The musical journey is beautiful and various, as you’d expect, Handel in his almost fantastic Italian mode of imaginative freedom. The high voices share a beguiling series of arias and duets, sweet, tormented and passionate; Aci’s ‘Dell’aquila’ was a gorgeous thing with gentle harpsichord cascades and guitar, Galatea’s ‘S’agita in mezzo all’onde would slot easily into Acis, melting recorders over pizzicato strings. Mary Bevan was on committed form, a convincing portrayal of the turbid teenage emotions of the piece, and Claudia Huckle’s warm and deep mezzo was a marvellous foil. Polifemo is an odd role – crazed and violent, he’s also lovelorn and sensitive, hard things to present without seeming like a psycho, but Thorpe did a fine job as the insistent and entitled male – with all the familiar echoes of the film world – who nonetheless realises the extent of the havoc his untrammelled anger and jealousy have caused.

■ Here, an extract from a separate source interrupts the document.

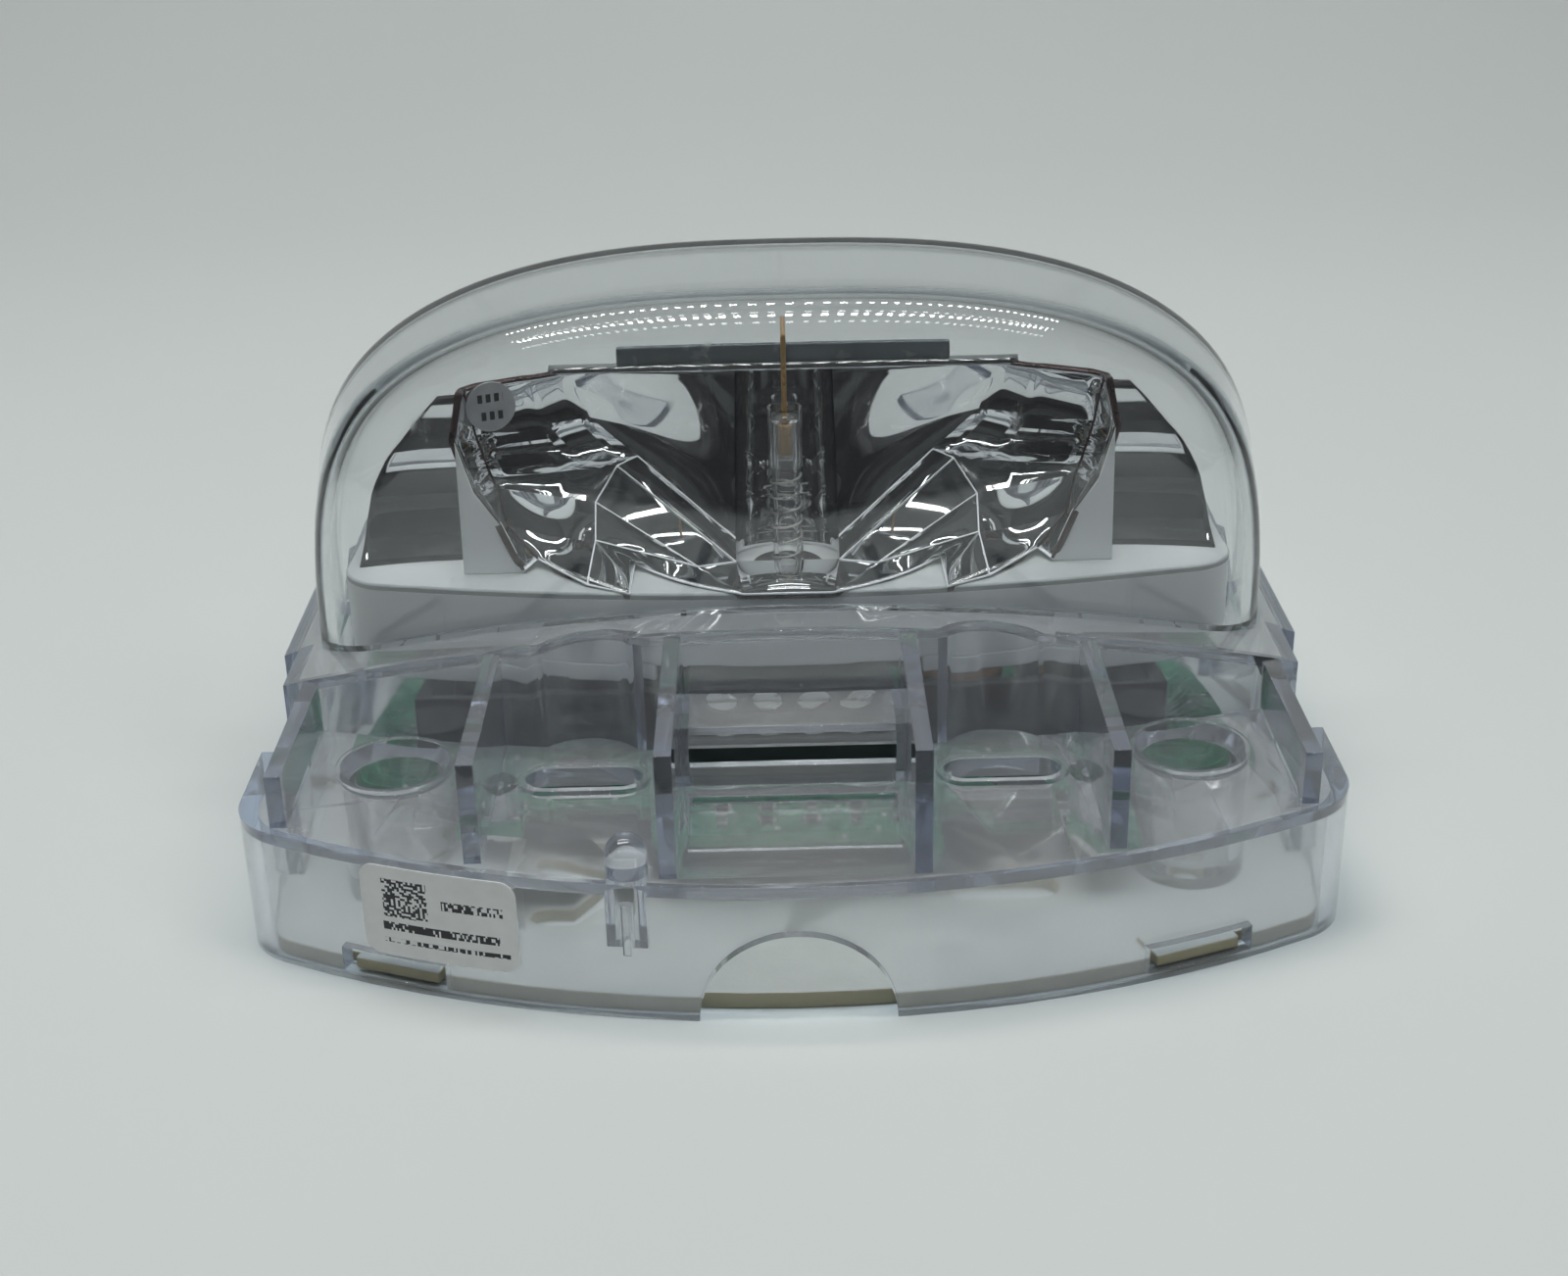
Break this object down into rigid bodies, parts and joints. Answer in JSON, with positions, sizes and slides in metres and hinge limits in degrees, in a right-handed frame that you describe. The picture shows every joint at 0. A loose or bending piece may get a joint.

And like all good shows, this became more involving and affecting as it went on. Cummings managed to keep the elements together despite being quite a way away (and unsighted) from the singers. Durassie Kiangangu as cameraman and dancer was a nice presence. The moment when Galatea opened the riverside hangar doors to return to her watery element, a few steps away, was a magical coup. Risky and fearless, this was really a special show.